Les modèles mentaux sont des schémas de pensée, des croyances, des hypothèses et des jugements. C’est là que des centaines d’années de racisme, de misogynie, de colonialisme, de capacitisme, d’homophobie/de transphobie et d’autres idéologies sont ancrées dans nos propres esprits, dans nos schémas de perception et dans les visions du monde qu’ils créent. Ce sont les dynamiques les plus difficiles à aborder, car elles sont en grande partie invisibles et non examinées. Les occasions de les explorer et le soutien à cet effet sont rares. Il s’agit d’un travail individuel et collectif difficile. Et si on le fait honnêtement, c’est aussi une grande leçon d’humilité. Mais si nous ne sommes pas prêts à voir comment nos propres modes de pensée nous empêchent de progresser dans les domaines que nous disons vouloir résoudre, nous continuerons à favoriser les mêmes conditions et les mêmes résultats que nous affirmons tous ne pas vouloir. Le changement transformationnel ne se produit que lorsque nos esprits individuels et collectifs changent. Les deux sont inextricablement liés.
L’occasion à saisir
Nous avons devant nous l’occasion, une fois par génération, de donner lieu à un changement systémique significatif en vue d’éradiquer la violence sexiste pour tous. Turning the Tide Together, le plan d’action national pour mettre fin à la violence fondée sur le genre, l’Enquête nationale sur les femmes et les filles autochtones disparues et assassinées, l’enquête médico-légale Desmond et tant d’autres, offrent toutes les bases factuelles dont nous avons besoin, ainsi qu’un plan d’action. Nous avons maintenant besoin d’une volonté politique et d’investissements ciblés pour mettre en place et maintenir l’infrastructure intersectorielle nécessaire à une action innovante pour faire évoluer nos mentalités.

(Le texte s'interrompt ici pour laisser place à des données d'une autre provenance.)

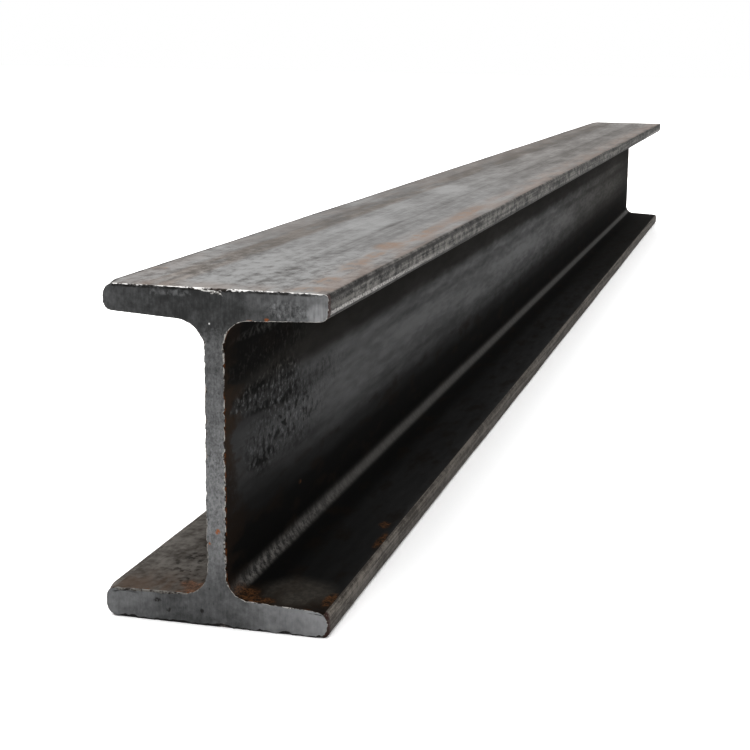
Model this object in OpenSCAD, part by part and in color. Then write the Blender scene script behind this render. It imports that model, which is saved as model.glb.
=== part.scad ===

En l’honneur de la Journée internationale des femmes, Be the Peace Institute et ses partenaires de Women’s Centres Connect et Leeside Society, avec le financement du Nova Scotia Status of Women Office, organisent un sommet intersectoriel sur la violence fondée sur le genre et sur les moyens de faire bouger les choses, en s’inspirant de Turning the Tide Together et d’autres rapports de référence. Nous ferons ce que John Kania, directeur administratif du Collective Change Lab, a réitéré lors d’un récent webinaire : « Si vous voulez changer le système, il faut impliquer le système. »
Restez à l’affût.
[1] La violence fondée sur le genre est un terme générique qui englobe les violences commises principalement par des hommes, de manière disproportionnée, à l’encontre de personnes identifiées comme étant des femmes et de personnes dont le genre diffère de la norme. La race, la culture et d’autres facteurs aggravent la prévalence de ces violences, car les membres des groupes dignes d’équité sont exposés à des risques, des taux et des degrés de gravité nettement plus élevés.